Coming out just a little over a year after the original game, Persona 5: Dancing in Starlight feels like it’s been rushed out to strike while the iron is hot rather than Atlus waiting for the pieces to fall into place.
Compared to its companion game, Persona 3: Dancing in Moonlight and the game that started the series’ rhythm-based spin-offs, Persona 4: Dancing All Night, the Phantom Thieves’ time on the dancefloor feels strained, as it doesn’t have the wealth of music to pull from. While Persona 3 and 4 have had spin-offs, remakes, and anime, each bringing new music along with it, as of Dancing in Starlight’s original Japanese launch in May, all Persona 5 had was the original game. In the months that followed, the game was adapted into an anime that features several new vocal tracks that aren’t accounted for in Dancing in Starlight’s on-disc setlist, and the new 3DS dungeon crawler Persona Q2: New Cinema Labyrinth is launching in a matter of days.

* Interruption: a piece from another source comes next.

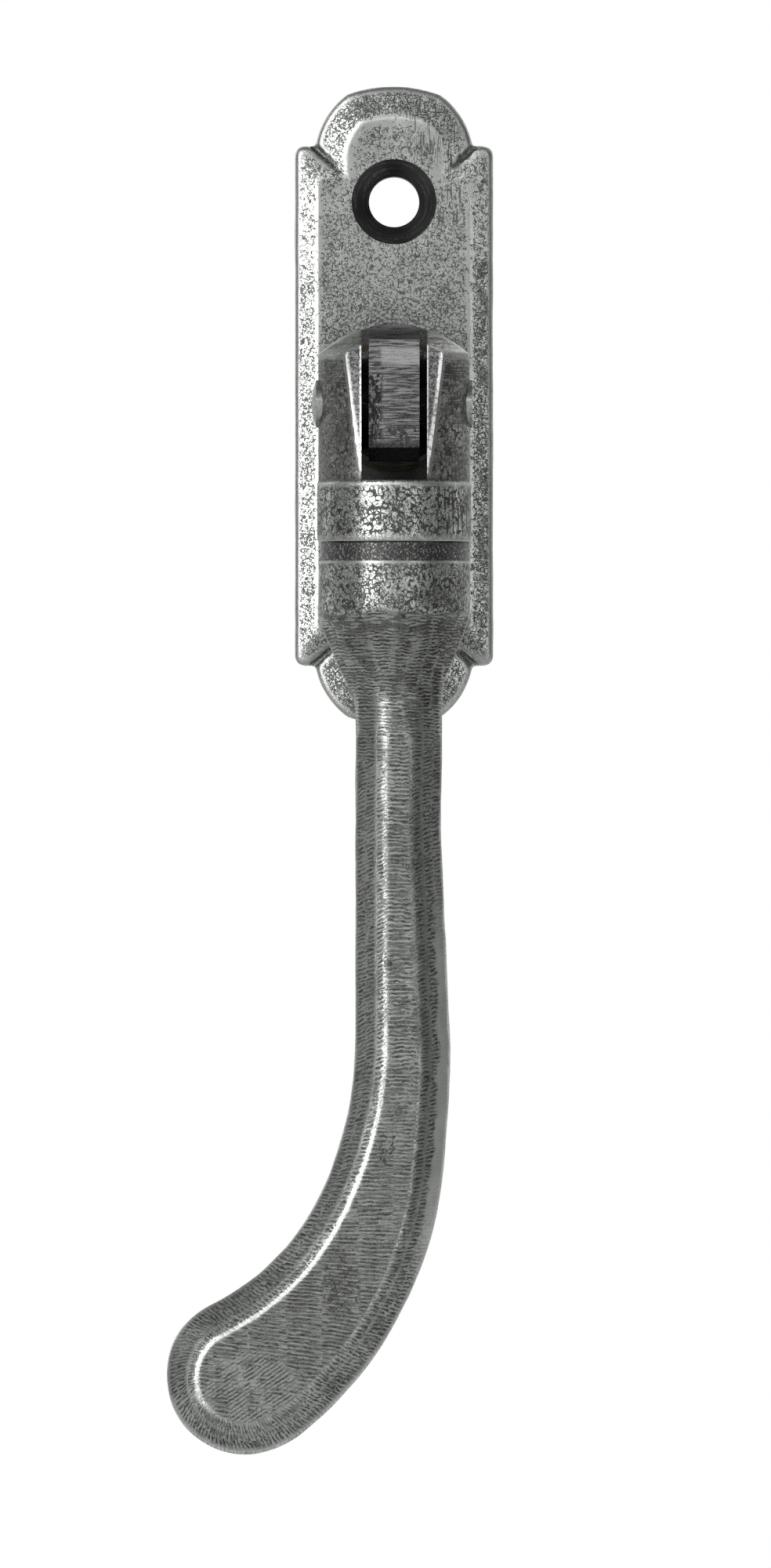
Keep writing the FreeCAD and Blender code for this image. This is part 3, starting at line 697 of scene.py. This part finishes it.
def head_pewter():
    metal = Metal("head_pewter")
    x, y, z = metal.axes()
    clouds = metal.noise(2.2)
    cheek = metal.step(z, -8.6, -7.4)
    # Painted shade: the head's left side gets more skin and duller metal, for the shade on that side.
    left = metal.step(x, -3.0, -5.0)
    cells = metal.blackened((clouds - 0.5) * 0.16 + cheek * 0.03 + left * 0.08)
    upright = metal.step(metal.noise((0.2, 0.2, 2.0)), 0.48, 0.58)
    upright *= metal.step(x, 3.2, 5.0) * metal.step(z, -4.0, -8.4)
    upper = metal.step(z, -2.0, 3.0) * 0.7 + metal.step(clouds, 0.42, 0.50) * 0.7
    level = metal.step(metal.noise((3.0, 3.0, 0.17), detail=3.0), 0.46, 0.53)
    level *= metal.math("MINIMUM", upper, 0.95)
    stain = metal.step(clouds, 0.35, 0.6) * 0.3 + 0.12
    skin = metal.most(cells, upright, metal.most(level, stain) * cheek)
    # Rubbed bright: the ridges. Painted highlights, as bare metal: the collar's two edges, the edge of the
    # milled front and the rim of the dome where it turns away from the front.
    edge = metal.most(metal.band(z, -8.80, -8.50, -8.35, -8.15), metal.step(z, -14.1, -14.35))
    corner = metal.step(y + MILL_OUT - z * MILL_LEAN, 0.30, 0.08) * metal.step(z, -8.1, -8.0)
    rim = metal.step(z, 4.7, 5.1) * metal.step(abs(metal.axes(metal.normal)[1]), 0.26, 0.12)
    skin *= 1.0 - metal.most(metal.hollow(-1.5, -5.0) * 0.5, edge * 0.75, corner * 0.9, rim)
    # Painted shade: a dark band on the cheeks just above the collar's step.
    shade = metal.band(z, -8.25, -8.10, -8.05, -7.2) * 0.8
    dull = metal.most(metal.step(clouds, 0.4, 0.6) * 0.5, left * 0.6, cheek)
    skin = metal.most(skin * 0.95, shade)
    return metal.wear(skin, (0.37, 0.38, 0.36, 1.0), 0.028, gloss=(0.28, 0.5), relief=0.04, cloud=dull)


# %% Slot and milled finishes


# Painted shade: the slot's walls and floor are painted near black for the shade deep in the slot, over their
# blackening. The two pivot washers take this finish too.
def slot_black():
    metal = Metal("slot_black")
    skin = metal.step(metal.noise((1.0, 0.5, 0.2), detail=3.0), 0.74, 0.55)
    return metal.wear(skin, 0.05, 0.006, gloss=(0.5, 0.6), relief=0.01)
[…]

That’s not to say that Dancing in Starlight doesn’t deliver a fun, flashy, and danceable collection of ear candy with what it has, but when several songs are repeated and remixed, and characters like Ryuji Sakamoto and Yusuke Kitagawa are relegated to untouched instrumental tracks, it’s hard not to wonder what the game would have looked like had Persona 5 and all its associated media been given time to bolster a stronger soundtrack. That lack of notable music and remixes makes Dancing in Starlight the least re-playable of all three games, and with the exception of handful of standouts, very few songs have stuck with me in the way 3 and 4’s dancing games have.
All that being said, Dancing in Starlight still manages to capture the loving camaraderie Persona is known for, even against the absurdity of its premise. Unlike Persona 4: Dancing All Night, both Starlight and Moonlight feature their respective parties being transported to Club Velvet, a dance club that takes place entirely within their dreams. Rather than contrive a reason for the characters to dance, Starlight and Moonlight are fairly upfront about the fact that they don’t really have a reason behind the shift from fighting demons to dancing to extremely good j-pop music. Why are the Phantom Thieves suddenly skilled dancers? It’s a dream. Why does nobody talk about their dancing antics at any other point in the series? They forgot about it because it was a dream. There’s something freeing about this transparency that none of this matters and to just go with it, but the lack of a real story mode like Dancing All Night had deprives these characters of some of the growth that came with it. Story mode is instead replaced by social events, which are essentially additional social link scenes from the main games. Each character has something resembling an arc, but again the whole dream scenario renders them meaningless. It makes Dancing in Starlight feel like a side story rather than anything substantial, but it’s hard to not get caught up in it all when these characters are as strong as they are. The Phantom Thieves and their friendship and support of one another is what sells the infectious dance party they’ve been dragged into.
While the music doesn’t hold a candle to its Persona 3 and 4 equivalents, Dancing in Starlight is still just as fun and joyous as its prequels’ contemporaries. The Persona dancing games are challenging, but accessible, easing you into its rhythmic logic with four difficulty levels and unlockable buffs and debuffs to help you adjust the difficulty to your liking, such as additional tries, adjusting note speed, or even just preventing failure altogether. It’s frantic and incredibly addictive, and the way it crafts each song and dance around the character performing it made it all the more fun for me as a Persona fan. Ryuji’s dancing is chaotic and unorganized, but it fits with his delinquent personality. Haru is elegant and disciplined, and Ren is stylish to signify his status as the leader of the Phantom Thieves. Starlight is a treat for anyone who loves Persona 5 and the characters found therein, simply because of how well it captures that group of teens and their relationships.
It’s that same clear care to portraying the Phantom Thieves that makes Dancing in Starlight’s lackluster soundtrack all the more disappointing. Listening to songs from Persona 5 The Animation and wishing they’d been given their rightful place alongside some of these great remixes and taken the place of the filler makes what Dancing in Starlight has feel more half-baked than it probably should. It’s just as lovingly crafted as Persona 3 and 4’s dancing games, but it’s crippled by a lack of memorable music that elevates the other Persona rhythm games to something beyond obligatory.